Supported by the Grand Technion Energy Program, the Carl E. Schustak Energy Research and Development Fund, and the New York Metropolitan Research Fund, a new process for treating metal surfaces that has the potential to improve efficiency in piston engines and other equipment has been developed by a team of researchers at the Georgia Institute of Technology (Georgia Tech). Significantly reducing friction without the use of special oil additives, the method improves the ability of metal surfaces to bond with oil.

According to Michael Varenberg, an assistant professor in Georgia Tech’s George W. Woodruff School of Mechanical Engineering, “About 50 percent of the mechanical energy losses in an internal combustion engine result from piston assembly friction. So if we can reduce the friction, we can save energy and reduce fuel and oil consumption.”

In the study, published in the journal Tribology Letters, researchers from Georgia Tech and Technion – Israel Institute of Technology tested treating the surface of cast iron blocks by blasting it with mixture of copper sulfide and aluminum oxide. The shot peening modified the surface chemically that changed how oil molecules bonded with the metal and led to a superior surface lubricity.

“We want oil molecules to be connected strongly to the surface. Traditionally this connection is created by putting additives in the oil,” Prof. Varenberg explained. “In this specific case, we shot peen the surface with a blend of alumina and copper sulfide particles. Making the surface more active chemically by deforming it allows for replacement reaction to form iron sulfide on top of the iron. And iron sulfides are known for very strong bonds with oil molecules.”
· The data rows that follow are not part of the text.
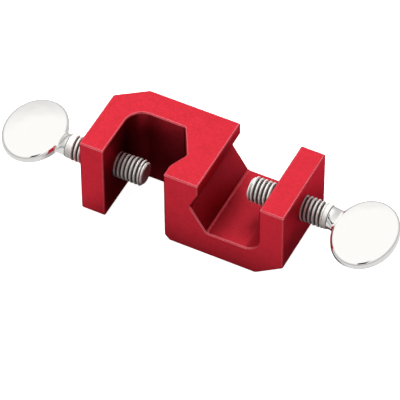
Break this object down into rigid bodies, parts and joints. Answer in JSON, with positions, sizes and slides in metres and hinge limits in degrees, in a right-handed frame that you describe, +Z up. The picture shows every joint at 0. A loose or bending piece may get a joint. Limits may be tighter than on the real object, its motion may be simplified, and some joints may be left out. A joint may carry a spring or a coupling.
{
  "type": "right-angle clamp holder",
  "caption": "Small right-angle clamp holder: one-piece red body with crossed C jaws, each closed by a paddle-headed thumbscrew that presses a rod into a V notch.",
  "frame": {"origin": "centre of the body's bottom face", "axes": "+X along the body, from the vertical-rod jaw to the horizontal-rod jaw; +Y to the back; +Z up"},
  "size_m": [0.1518, 0.0363, 0.034],
  "materials": {
    "body_red": "red anodised, fine matt grain, broken edges",
    "plated_thread": "bright nickel plating on a cut thread",
    "plated_head": "bright nickel plating, polished"
  },
  "bodies": {
    "clamp_body": {"clamp_body": "body_red"},
    "left_stud": {"left_stud": "plated_thread"},
    "left_head": {"left_head": "plated_head"},
    "right_stud": {"right_stud": "plated_thread"},
    "right_head": {"right_head": "plated_head"}
  },
  "joints": [
    {"name": "left_screw_travel", "type": "slide", "parent": "clamp_body", "child": "left_stud", "axis": [1, 0, 0], "range_m": [-0.01095, 0.00778]},
    {"name": "left_screw_turn", "type": "hinge", "parent": "left_stud", "child": "left_head", "pos_m": [-0.04, -0.006, 0.017], "axis": [1, 0, 0], "range_deg": [-2486, 1766]},
    {"name": "right_screw_travel", "type": "slide", "parent": "clamp_body", "child": "right_stud", "axis": [-1, 0, 0], "range_m": [-0.01095, 0.00778]},
    {"name": "right_screw_turn", "type": "hinge", "parent": "right_stud", "child": "right_head", "pos_m": [0.04, 0, 0.023], "axis": [-1, 0, 0], "range_deg": [-2486, 1766]}
  ],
  "couplings": [
    {"joint": "left_screw_turn", "follows": "left_screw_travel", "rad_per_m": 3957.9},
    {"joint": "right_screw_turn", "follows": "right_screw_travel", "rad_per_m": 3957.9}
  ]
}
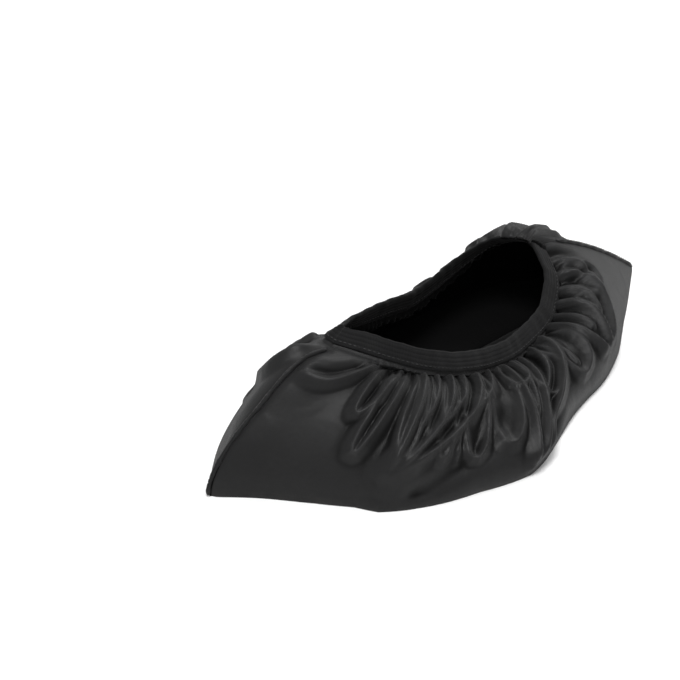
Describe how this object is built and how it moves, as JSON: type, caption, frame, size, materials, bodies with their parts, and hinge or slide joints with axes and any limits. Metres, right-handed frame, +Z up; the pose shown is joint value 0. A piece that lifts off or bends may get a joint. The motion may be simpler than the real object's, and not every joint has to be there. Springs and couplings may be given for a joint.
{
  "type": "skate boot cover",
  "caption": "Pull-on boot cover of thin coated cloth, sewn from left and right panels and gathered into a folded elastic binding round a teardrop opening.",
  "frame": {"origin": "middle of the box round the cover, on the floor under its flat sole", "axes": "+X from toe to heel, +Y towards the cover's right side, +Z up"},
  "size_m": [0.3316, 0.152, 0.065],
  "materials": {
    "nylon": "thin coated nylon, soft sheen",
    "elastic": "matte ribbed elastic",
    "seam": "folded nylon, stitched"
  },
  "bodies": {
    "root": {"left_panel": "nylon", "right_panel": "nylon", "elastic_binding": "elastic", "toe_seam": "seam", "heel_seam": "seam"}
  },
  "joints": []
}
Prof. Varenberg goes on to note that, “The reported result surpasses the performance of the best current commercial oils and is similar to the performance of lubricants formulated with tungsten disulfide-based nanoparticles, but critically, our process does not use any expensive nanostructured media.”

The researchers point out that the method for reducing surface friction is flexible and similar results can be achieved using a variety of processes other than shot peening, such as lapping, honing, burnishing, and laser shock peening, that would make the process even easier to adapt to a range of uses and industries.

“This straightforward, scalable pathway to ultra-low friction opens new horizons for surface engineering, and it could significantly reduce energy losses on an industrial scale,” Prof. Varenberg said. “Moreover, our finding may result in a paradigm shift in the art of lubrication and initiate a whole new direction in surface science and engineering due to the generality of the idea and a broad range of potential applications.”